* begin Dataset excerpt *
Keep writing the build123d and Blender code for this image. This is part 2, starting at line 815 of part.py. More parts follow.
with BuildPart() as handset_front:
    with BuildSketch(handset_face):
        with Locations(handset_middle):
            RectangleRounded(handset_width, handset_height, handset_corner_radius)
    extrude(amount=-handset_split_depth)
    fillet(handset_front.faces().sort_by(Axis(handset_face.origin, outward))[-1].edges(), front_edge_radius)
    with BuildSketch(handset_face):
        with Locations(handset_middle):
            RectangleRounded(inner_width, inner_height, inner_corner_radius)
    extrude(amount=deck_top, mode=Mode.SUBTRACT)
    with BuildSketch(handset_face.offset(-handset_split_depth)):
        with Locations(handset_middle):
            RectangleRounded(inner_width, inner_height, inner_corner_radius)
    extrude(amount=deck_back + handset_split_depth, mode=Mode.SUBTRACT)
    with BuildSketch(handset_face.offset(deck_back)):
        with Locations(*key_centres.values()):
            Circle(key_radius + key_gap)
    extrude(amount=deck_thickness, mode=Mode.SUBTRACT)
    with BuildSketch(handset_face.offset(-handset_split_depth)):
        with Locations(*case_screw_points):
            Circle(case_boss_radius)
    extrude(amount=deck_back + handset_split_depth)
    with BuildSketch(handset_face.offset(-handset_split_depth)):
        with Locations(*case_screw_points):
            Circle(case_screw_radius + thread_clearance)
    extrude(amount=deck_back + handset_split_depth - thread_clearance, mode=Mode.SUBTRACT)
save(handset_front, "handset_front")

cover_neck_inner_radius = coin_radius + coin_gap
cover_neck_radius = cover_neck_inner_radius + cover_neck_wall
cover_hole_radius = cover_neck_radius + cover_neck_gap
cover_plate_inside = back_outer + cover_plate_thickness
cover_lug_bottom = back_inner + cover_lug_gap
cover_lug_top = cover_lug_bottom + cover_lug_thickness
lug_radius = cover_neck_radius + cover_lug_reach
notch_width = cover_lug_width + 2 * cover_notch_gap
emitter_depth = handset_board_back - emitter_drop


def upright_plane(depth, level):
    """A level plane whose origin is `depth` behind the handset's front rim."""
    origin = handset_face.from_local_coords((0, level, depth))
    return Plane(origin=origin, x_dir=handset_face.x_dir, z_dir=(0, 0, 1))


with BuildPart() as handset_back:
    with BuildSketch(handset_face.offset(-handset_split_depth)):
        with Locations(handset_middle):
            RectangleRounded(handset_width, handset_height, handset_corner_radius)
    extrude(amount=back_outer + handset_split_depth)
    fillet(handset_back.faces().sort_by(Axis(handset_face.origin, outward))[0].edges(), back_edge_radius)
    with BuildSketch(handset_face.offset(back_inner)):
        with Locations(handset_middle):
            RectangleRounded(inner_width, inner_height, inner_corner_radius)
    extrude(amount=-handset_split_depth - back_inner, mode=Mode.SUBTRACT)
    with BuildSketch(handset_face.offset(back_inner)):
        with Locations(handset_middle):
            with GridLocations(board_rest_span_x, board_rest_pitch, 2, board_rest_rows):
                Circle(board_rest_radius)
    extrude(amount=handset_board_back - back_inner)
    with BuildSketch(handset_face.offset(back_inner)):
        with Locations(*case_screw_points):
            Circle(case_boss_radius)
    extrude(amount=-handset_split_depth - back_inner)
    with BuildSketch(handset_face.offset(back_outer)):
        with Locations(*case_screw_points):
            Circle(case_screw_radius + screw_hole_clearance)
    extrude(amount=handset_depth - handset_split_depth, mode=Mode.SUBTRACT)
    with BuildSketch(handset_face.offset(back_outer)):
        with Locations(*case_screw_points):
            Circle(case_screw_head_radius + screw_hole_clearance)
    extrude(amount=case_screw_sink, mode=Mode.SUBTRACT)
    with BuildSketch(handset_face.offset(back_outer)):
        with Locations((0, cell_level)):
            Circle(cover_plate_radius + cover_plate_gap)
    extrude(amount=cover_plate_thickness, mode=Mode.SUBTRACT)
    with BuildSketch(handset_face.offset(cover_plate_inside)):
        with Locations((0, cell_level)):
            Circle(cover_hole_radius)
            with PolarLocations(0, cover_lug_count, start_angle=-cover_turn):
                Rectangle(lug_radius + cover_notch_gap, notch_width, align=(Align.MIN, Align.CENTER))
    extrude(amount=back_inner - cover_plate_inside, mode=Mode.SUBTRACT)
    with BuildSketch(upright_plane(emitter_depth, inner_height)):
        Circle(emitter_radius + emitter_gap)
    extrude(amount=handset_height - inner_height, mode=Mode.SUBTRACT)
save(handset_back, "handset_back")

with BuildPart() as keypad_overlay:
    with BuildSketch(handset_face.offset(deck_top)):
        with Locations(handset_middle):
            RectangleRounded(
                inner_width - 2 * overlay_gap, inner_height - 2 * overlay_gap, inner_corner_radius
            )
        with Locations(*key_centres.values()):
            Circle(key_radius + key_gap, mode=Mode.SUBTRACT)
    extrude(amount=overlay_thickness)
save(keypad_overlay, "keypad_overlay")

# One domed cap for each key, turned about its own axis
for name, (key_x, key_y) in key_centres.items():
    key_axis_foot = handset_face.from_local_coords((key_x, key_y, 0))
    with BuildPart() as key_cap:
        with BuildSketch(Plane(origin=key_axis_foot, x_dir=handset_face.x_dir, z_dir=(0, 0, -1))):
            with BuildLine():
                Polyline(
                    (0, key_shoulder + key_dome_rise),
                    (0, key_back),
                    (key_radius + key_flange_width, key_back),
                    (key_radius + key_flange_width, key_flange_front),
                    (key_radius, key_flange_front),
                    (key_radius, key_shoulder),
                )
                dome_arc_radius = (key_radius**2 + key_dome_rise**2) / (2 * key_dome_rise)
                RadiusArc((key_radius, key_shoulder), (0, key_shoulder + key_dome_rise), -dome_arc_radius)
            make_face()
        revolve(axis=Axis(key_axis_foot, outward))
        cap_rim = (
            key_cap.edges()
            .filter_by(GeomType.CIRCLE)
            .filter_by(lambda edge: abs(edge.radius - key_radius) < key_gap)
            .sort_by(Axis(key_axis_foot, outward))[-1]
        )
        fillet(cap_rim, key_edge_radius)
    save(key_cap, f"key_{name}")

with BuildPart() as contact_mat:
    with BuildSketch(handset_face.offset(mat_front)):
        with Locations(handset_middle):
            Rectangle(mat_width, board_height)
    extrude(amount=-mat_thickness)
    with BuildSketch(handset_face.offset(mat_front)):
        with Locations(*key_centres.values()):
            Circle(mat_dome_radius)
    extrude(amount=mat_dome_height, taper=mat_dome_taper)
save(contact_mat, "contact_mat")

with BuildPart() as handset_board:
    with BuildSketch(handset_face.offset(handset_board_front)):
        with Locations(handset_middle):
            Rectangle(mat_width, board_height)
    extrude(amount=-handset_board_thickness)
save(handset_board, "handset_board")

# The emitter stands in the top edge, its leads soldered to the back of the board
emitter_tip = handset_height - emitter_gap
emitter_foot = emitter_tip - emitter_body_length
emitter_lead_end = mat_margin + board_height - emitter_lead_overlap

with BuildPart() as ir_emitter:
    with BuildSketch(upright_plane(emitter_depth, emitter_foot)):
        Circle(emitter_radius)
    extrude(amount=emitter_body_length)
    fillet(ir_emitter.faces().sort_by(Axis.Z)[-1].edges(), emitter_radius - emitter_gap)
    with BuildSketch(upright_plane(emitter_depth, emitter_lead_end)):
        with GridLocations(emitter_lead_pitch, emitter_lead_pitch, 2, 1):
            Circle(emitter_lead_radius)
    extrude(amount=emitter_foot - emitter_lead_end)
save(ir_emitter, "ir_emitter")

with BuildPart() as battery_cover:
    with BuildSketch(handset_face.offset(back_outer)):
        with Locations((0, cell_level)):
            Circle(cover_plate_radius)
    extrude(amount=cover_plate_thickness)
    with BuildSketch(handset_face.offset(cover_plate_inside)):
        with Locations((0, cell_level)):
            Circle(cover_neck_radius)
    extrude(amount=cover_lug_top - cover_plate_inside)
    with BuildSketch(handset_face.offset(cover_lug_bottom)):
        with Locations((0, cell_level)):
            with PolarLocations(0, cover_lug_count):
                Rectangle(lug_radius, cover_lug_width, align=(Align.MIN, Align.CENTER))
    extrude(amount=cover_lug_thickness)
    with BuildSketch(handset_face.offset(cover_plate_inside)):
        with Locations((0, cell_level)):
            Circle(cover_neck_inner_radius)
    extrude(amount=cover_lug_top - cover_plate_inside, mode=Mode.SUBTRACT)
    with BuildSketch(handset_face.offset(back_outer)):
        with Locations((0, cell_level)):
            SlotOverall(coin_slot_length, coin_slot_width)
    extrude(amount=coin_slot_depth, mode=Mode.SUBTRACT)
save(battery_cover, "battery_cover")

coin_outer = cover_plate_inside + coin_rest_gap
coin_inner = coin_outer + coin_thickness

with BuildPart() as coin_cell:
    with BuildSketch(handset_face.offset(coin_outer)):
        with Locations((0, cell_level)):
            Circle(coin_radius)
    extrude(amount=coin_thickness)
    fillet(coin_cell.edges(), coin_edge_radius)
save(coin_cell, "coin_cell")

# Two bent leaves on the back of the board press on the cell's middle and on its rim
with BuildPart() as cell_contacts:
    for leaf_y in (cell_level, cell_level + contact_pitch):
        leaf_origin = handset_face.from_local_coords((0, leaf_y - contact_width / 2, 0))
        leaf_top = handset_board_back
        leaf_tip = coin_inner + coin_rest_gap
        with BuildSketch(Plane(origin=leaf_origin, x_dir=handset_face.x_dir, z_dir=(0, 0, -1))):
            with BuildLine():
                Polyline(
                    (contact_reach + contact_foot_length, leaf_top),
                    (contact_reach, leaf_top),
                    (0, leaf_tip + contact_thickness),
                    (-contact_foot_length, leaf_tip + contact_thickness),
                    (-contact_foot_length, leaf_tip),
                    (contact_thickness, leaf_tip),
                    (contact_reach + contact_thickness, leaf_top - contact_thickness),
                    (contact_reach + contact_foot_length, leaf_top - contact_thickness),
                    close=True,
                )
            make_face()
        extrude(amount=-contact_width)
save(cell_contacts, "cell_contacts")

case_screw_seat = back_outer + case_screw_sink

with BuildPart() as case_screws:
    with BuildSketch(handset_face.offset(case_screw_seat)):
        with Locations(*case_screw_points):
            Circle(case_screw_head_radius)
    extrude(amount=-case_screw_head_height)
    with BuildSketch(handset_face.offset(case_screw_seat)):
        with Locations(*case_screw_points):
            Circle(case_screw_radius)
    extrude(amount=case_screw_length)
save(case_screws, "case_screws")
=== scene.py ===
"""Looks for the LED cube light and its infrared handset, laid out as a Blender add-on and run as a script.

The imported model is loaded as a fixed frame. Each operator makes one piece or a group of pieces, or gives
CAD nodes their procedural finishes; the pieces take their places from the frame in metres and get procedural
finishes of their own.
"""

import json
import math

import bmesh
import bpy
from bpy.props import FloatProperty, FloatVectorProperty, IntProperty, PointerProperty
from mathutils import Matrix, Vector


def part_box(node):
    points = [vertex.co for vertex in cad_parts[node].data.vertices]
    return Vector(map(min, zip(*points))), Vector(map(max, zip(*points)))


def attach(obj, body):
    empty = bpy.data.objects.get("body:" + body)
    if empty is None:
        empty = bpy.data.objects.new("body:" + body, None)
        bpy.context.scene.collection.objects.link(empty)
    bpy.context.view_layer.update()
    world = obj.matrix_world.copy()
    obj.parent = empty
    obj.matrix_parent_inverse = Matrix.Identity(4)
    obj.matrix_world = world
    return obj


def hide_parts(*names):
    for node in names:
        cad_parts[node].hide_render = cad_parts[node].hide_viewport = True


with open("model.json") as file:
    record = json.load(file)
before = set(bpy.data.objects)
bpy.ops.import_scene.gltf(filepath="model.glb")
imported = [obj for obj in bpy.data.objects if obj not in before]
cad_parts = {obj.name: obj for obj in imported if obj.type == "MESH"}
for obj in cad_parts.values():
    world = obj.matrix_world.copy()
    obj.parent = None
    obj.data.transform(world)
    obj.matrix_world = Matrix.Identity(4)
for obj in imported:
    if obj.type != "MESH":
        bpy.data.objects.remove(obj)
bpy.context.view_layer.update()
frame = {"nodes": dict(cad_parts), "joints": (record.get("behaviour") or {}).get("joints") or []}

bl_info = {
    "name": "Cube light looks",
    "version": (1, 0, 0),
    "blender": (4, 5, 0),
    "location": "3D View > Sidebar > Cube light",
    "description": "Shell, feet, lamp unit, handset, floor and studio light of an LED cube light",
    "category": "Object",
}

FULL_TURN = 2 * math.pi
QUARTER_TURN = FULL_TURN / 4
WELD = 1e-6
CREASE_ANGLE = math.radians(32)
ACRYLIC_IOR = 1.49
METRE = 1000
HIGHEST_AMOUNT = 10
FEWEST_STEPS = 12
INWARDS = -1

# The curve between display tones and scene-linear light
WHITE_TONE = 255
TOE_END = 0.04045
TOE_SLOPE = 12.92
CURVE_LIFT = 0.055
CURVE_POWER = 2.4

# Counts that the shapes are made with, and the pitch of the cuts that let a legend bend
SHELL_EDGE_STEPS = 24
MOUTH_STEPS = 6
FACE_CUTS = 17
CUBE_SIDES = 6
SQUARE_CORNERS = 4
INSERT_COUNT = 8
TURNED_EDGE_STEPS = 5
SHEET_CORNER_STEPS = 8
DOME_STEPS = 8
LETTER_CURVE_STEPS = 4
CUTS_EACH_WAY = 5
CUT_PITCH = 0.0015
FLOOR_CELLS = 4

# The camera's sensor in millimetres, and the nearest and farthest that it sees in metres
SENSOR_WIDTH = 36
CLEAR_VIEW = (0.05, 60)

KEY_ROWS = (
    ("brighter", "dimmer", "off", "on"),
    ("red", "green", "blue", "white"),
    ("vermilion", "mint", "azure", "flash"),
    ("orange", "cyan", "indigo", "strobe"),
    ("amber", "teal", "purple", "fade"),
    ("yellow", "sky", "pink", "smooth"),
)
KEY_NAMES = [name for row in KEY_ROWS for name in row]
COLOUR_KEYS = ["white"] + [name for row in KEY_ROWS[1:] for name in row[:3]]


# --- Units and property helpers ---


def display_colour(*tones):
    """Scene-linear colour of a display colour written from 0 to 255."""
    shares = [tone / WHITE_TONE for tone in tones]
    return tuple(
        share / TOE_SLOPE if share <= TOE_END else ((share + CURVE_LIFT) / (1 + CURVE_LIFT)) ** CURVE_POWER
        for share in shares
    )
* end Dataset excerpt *
From the first line of the data above to the line holding "emitter_depth = handset_board_back", reproduce each line exactly; emit no other lines.

Keep writing the build123d and Blender code for this image. This is part 2, starting at line 815 of part.py. More parts follow.
with BuildPart() as handset_front:
    with BuildSketch(handset_face):
        with Locations(handset_middle):
            RectangleRounded(handset_width, handset_height, handset_corner_radius)
    extrude(amount=-handset_split_depth)
    fillet(handset_front.faces().sort_by(Axis(handset_face.origin, outward))[-1].edges(), front_edge_radius)
    with BuildSketch(handset_face):
        with Locations(handset_middle):
            RectangleRounded(inner_width, inner_height, inner_corner_radius)
    extrude(amount=deck_top, mode=Mode.SUBTRACT)
    with BuildSketch(handset_face.offset(-handset_split_depth)):
        with Locations(handset_middle):
            RectangleRounded(inner_width, inner_height, inner_corner_radius)
    extrude(amount=deck_back + handset_split_depth, mode=Mode.SUBTRACT)
    with BuildSketch(handset_face.offset(deck_back)):
        with Locations(*key_centres.values()):
            Circle(key_radius + key_gap)
    extrude(amount=deck_thickness, mode=Mode.SUBTRACT)
    with BuildSketch(handset_face.offset(-handset_split_depth)):
        with Locations(*case_screw_points):
            Circle(case_boss_radius)
    extrude(amount=deck_back + handset_split_depth)
    with BuildSketch(handset_face.offset(-handset_split_depth)):
        with Locations(*case_screw_points):
            Circle(case_screw_radius + thread_clearance)
    extrude(amount=deck_back + handset_split_depth - thread_clearance, mode=Mode.SUBTRACT)
save(handset_front, "handset_front")

cover_neck_inner_radius = coin_radius + coin_gap
cover_neck_radius = cover_neck_inner_radius + cover_neck_wall
cover_hole_radius = cover_neck_radius + cover_neck_gap
cover_plate_inside = back_outer + cover_plate_thickness
cover_lug_bottom = back_inner + cover_lug_gap
cover_lug_top = cover_lug_bottom + cover_lug_thickness
lug_radius = cover_neck_radius + cover_lug_reach
notch_width = cover_lug_width + 2 * cover_notch_gap
emitter_depth = handset_board_back - emitter_drop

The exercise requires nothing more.